■ **STATED PROBLEM**
Search the material below for the word "part". Copy every line that has it.

■ **DATA ENTRIES**
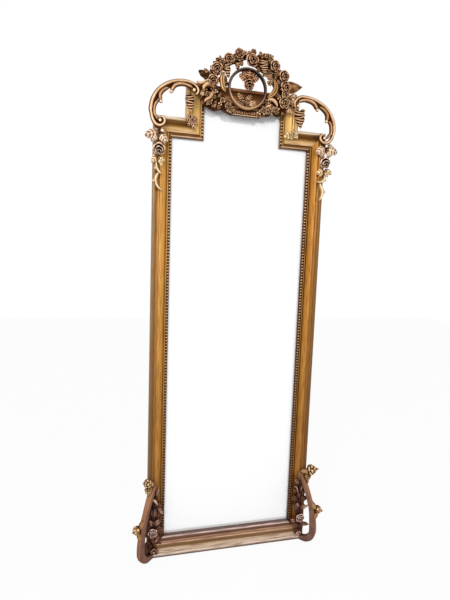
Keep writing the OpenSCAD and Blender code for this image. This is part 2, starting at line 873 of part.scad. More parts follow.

==

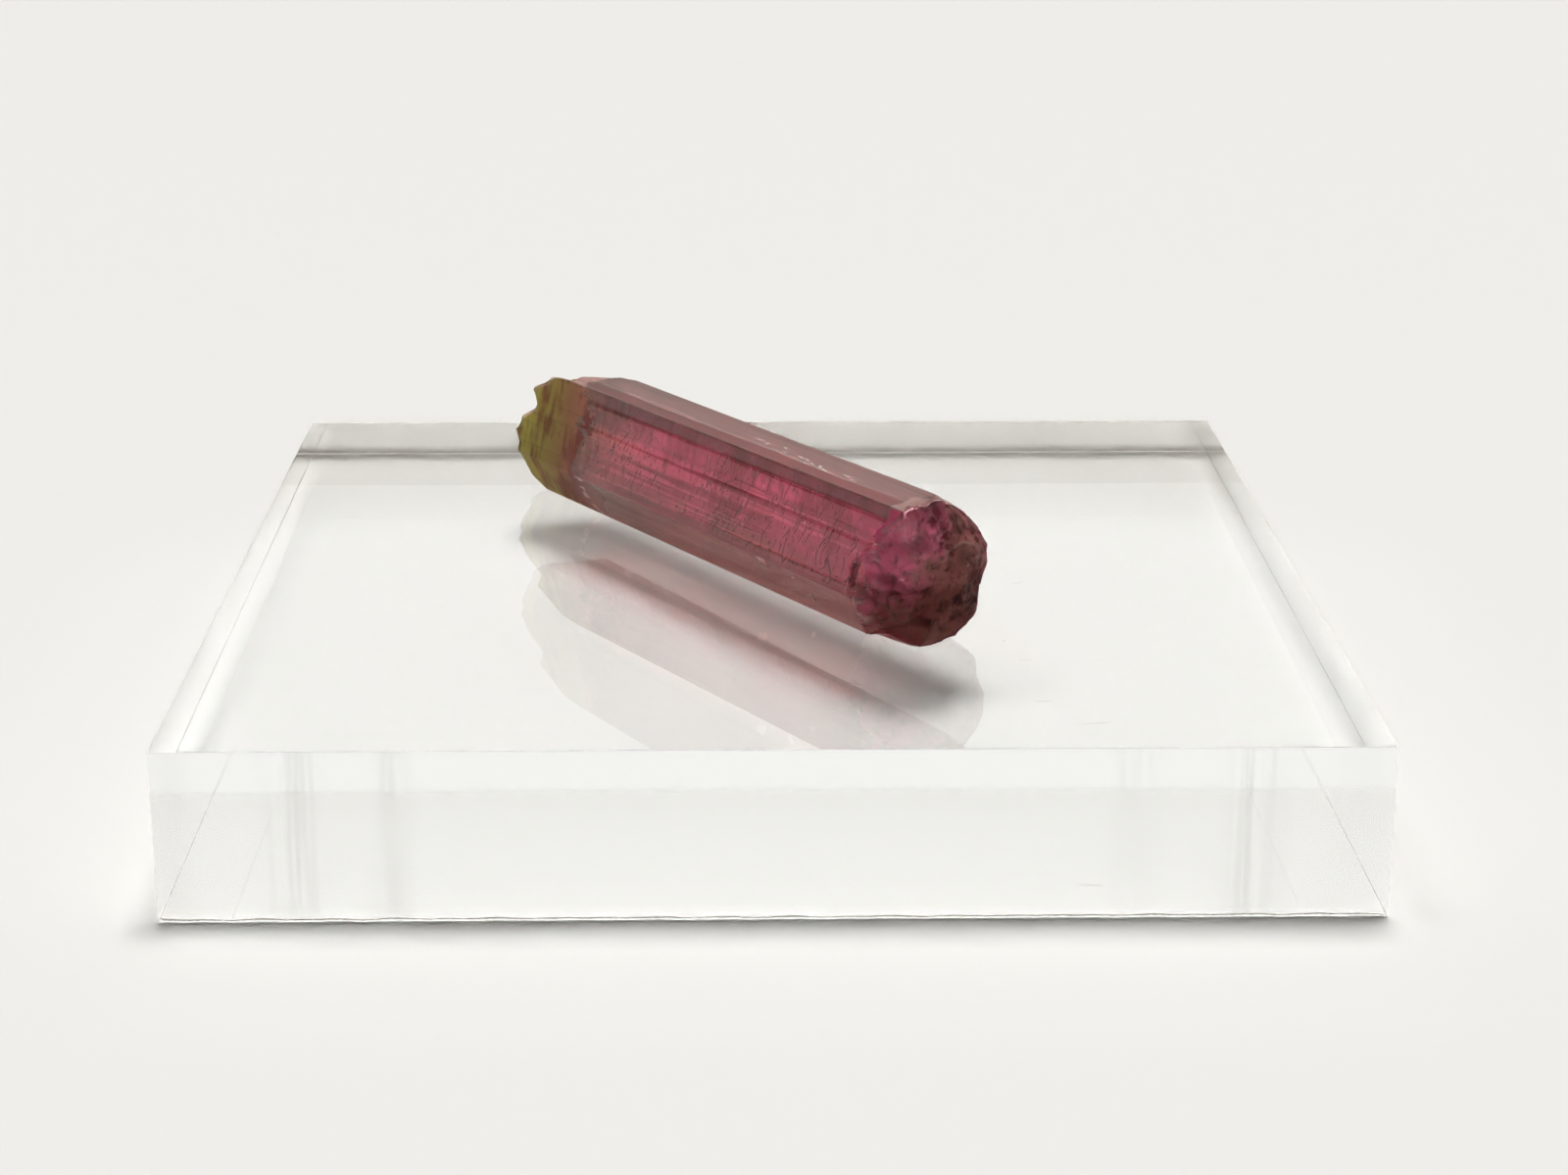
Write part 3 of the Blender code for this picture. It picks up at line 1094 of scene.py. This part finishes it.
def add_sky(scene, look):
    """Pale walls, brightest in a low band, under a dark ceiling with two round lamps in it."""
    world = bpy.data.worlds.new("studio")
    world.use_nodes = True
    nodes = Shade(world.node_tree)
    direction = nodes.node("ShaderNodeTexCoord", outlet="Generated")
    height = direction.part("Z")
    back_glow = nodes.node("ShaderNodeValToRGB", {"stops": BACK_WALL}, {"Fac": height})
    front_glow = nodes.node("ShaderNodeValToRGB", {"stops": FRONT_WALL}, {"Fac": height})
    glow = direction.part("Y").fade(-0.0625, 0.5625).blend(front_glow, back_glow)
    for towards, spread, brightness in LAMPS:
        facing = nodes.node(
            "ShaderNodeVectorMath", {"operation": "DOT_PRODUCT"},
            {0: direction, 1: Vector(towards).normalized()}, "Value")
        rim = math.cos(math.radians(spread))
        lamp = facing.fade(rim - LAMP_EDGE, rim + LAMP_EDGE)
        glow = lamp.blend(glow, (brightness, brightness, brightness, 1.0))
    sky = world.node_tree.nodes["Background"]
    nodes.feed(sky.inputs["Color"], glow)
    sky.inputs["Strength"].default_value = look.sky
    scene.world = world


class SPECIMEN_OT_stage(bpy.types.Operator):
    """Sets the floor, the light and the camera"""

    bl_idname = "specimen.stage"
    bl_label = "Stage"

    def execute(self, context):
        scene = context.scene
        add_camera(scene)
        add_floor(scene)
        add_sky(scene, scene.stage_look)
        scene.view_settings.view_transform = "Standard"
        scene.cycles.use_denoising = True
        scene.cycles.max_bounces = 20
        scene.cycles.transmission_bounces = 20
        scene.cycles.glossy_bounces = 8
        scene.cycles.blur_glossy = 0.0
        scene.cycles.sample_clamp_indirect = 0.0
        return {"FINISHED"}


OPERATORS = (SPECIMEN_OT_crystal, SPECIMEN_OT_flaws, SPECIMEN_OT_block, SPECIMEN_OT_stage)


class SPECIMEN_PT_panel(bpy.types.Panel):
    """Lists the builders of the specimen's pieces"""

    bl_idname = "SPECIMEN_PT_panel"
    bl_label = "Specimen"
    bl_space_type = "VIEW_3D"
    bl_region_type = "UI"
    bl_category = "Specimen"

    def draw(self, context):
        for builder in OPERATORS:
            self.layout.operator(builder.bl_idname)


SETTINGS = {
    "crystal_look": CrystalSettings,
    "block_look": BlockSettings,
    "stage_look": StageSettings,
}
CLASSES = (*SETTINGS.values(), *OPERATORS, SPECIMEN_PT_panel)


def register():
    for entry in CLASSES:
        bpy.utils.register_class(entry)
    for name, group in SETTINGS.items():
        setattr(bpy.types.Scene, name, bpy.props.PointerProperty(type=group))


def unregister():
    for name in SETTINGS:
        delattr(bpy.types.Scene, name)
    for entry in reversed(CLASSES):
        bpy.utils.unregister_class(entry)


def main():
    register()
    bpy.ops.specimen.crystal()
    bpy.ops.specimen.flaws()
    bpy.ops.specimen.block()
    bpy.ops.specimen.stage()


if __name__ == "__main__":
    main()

■ **OUTPUT FOR THIS TASK**
Keep writing the OpenSCAD and Blender code for this image. This is part 2, starting at line 873 of part.scad. More parts follow.
Write part 3 of the Blender code for this picture. It picks up at line 1094 of scene.py. This part finishes it.
    height = direction.part("Z")
    glow = direction.part("Y").fade(-0.0625, 0.5625).blend(front_glow, back_glow)